Outre la nouvelle puce, Intel s'est aussi penché sur la compatibilité logicielle, qui est évidemment essentielle pour que le composant serve à quelque chose. L'état des lieux ne lui est pas très favorable étant donné que les frameworks les plus populaires pour les calculs liés à l'intelligence artificielle, comme PyTorch ou TensorFlow, ne sont pas compatibles avec les architectures neuromorphiques. La réponse d'Intel est Lava, un framework de recherche conçu spécifiquement pour Loihi 2, mais également compatible avec les architectures conventionnelles.
Intel le présente comme "ouvert, modulaire et extensible", ce qui en ferait un cadre idéal pour permettre aux chercheurs et aux développeurs d'applications de converger ensemble vers des applications, méthodes et bibliothèques communes.
Loihi 2 reste dédiée à la recherche et n'a pas de visée commerciale pour le moment. "La commercialisation de ces technologies se fera plus probablement par le biais de versions plus spécialisées de la puce, intégrées au sein d'un System-on-Chip, révèle Mike Davies. Elles pourraient faire partie du portfolio d'Intel Foundry Services. Mais nous voulons vraiment à terme les généraliser pour pouvoir traiter de nouvelles charges de travail. Elles pourraient servir je pense pour l'intelligent edge ou pour des lunettes de réalité augmentée."

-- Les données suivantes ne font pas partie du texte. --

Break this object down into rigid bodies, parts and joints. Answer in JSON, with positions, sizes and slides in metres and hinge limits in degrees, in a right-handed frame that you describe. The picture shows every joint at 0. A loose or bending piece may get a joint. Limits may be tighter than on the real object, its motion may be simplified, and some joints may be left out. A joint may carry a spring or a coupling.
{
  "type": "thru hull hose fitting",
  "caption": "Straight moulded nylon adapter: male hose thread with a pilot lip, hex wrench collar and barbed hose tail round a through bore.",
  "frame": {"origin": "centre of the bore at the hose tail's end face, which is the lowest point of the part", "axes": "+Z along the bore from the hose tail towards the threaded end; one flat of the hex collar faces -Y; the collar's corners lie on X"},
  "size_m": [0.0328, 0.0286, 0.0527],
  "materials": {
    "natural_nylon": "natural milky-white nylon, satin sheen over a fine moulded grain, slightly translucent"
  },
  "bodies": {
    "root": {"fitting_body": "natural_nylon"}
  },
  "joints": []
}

Parmi les applications auxquelles se frottera Loihi 2, Intel met en avant le traitement de signaux sonores et visuels (avec des performances dix fois supérieures à Loihi 1 pour dix fois moins d'énergie consommée), la prise en charge de l'entraînement de modèles de rétropropagation (algorithme phare du deep learning) pour la détection de mots-clés ou la réduction de bruit, et une meilleure gestion des problèmes d'optimisation (à la fois plus larges, plus complexes et plus généraux).